Reprinted from a review I did in July for the Mentalist's Only area:
The Gift – The 14th Step to Mentalism by Paul Brook
Cost £35/$70 ( http://www.paulbrook.co.uk/thegift.htm )
Difficulty
(1=easy to do, 2=No sleights, but not so easy, 3=Some sleights used,
4=Advanced sleights used, 5=Suitable for experienced magicians only)
It depends. It’s not a beginner’s book, but then if you’re on stage doing a full mentalism act, you’re not a beginner by definition.
Review
When I met Paul earlier this month at the London Mentalist Meeting, he was fizzing with ideas. This is one of them. The Gift is a fundamental method designed to create impossible feats of stage or group mentalism.
The book opens with the method. It concerns an approach to pre-show work that forms the basis of what follows. It’s flexible, fair and completely stooge-free. The spectator is none the wiser for being approached in the foyer and agreeing to go up on stage later. It's not hypnosis either, though it does have some very nice psychological subtleties.
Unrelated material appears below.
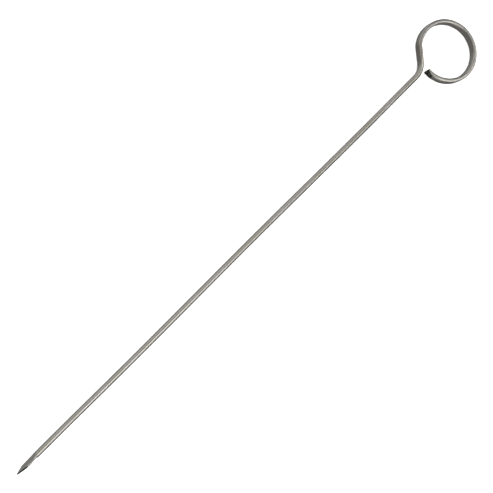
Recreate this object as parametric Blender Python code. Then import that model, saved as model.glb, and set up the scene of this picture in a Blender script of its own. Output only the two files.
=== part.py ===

Some of the more seasoned performers reading this might have guessed that there’s a healthy dollop of dual reality involved. There is, but the way in which it’s implemented is particularly clean and baffling even if the spectator tries to describe how she perceived things after the show.
After the method come a number of applications. Paul takes us through what the audience sees first, then the use of the method for setting up each, and finally the performance. The effects covered are:
- Changing Minds: The spectator as a mind reader (you chalk a thought and the spectator – whose eyes are closed – divines it).
Reading Minds: You reveal a spectator’s memories that no one could possibly know.
More than Freud: You predict a spectator’s next action.
Hand of Glory: The infamous “how many fingers” game. Some people have commented that this isn’t original. Well, that may be so, but as a demonstration of an application of the methodology underlying this book, it’s a good and baffling one.
The Pilfered PIN: You divine a spectator’s PIN belonging to her cash card.
Each effect comes with its own tight script and an excellent section on the various subtleties to employ. These are comprehensive, and it’s obvious that they’ve come from experience. Paul’s a psychologist, but he’s also an experienced entertainer, and it shows.
Finally, there’s a section on creating your own pre-show effects using Paul’s approach. This is packed full of hints, tips and subtleties covering everything from designing the effects themselves to selecting suitable candidates to join you on stage.
Overall
This book is intelligently and clearly written, and if you perform stage mentalism, it’s something you really should read. No one is a stooge. No one is aware of the method. That’s the strength behind this work. Once set up, the effects you perform are method free and, dare I say it, “Naked” as far as both the audience AND the spectator perceives them.
Unlike some works on the same subject that assume many aspects of the process, Paul goes into great depth. The Gift is a full approach and philosophy, which eaves you smiling and thinking “you clever, clever sod!”
The price might seem high to some, but I think it’ll keep the wannabes away, and that can only be a good thing.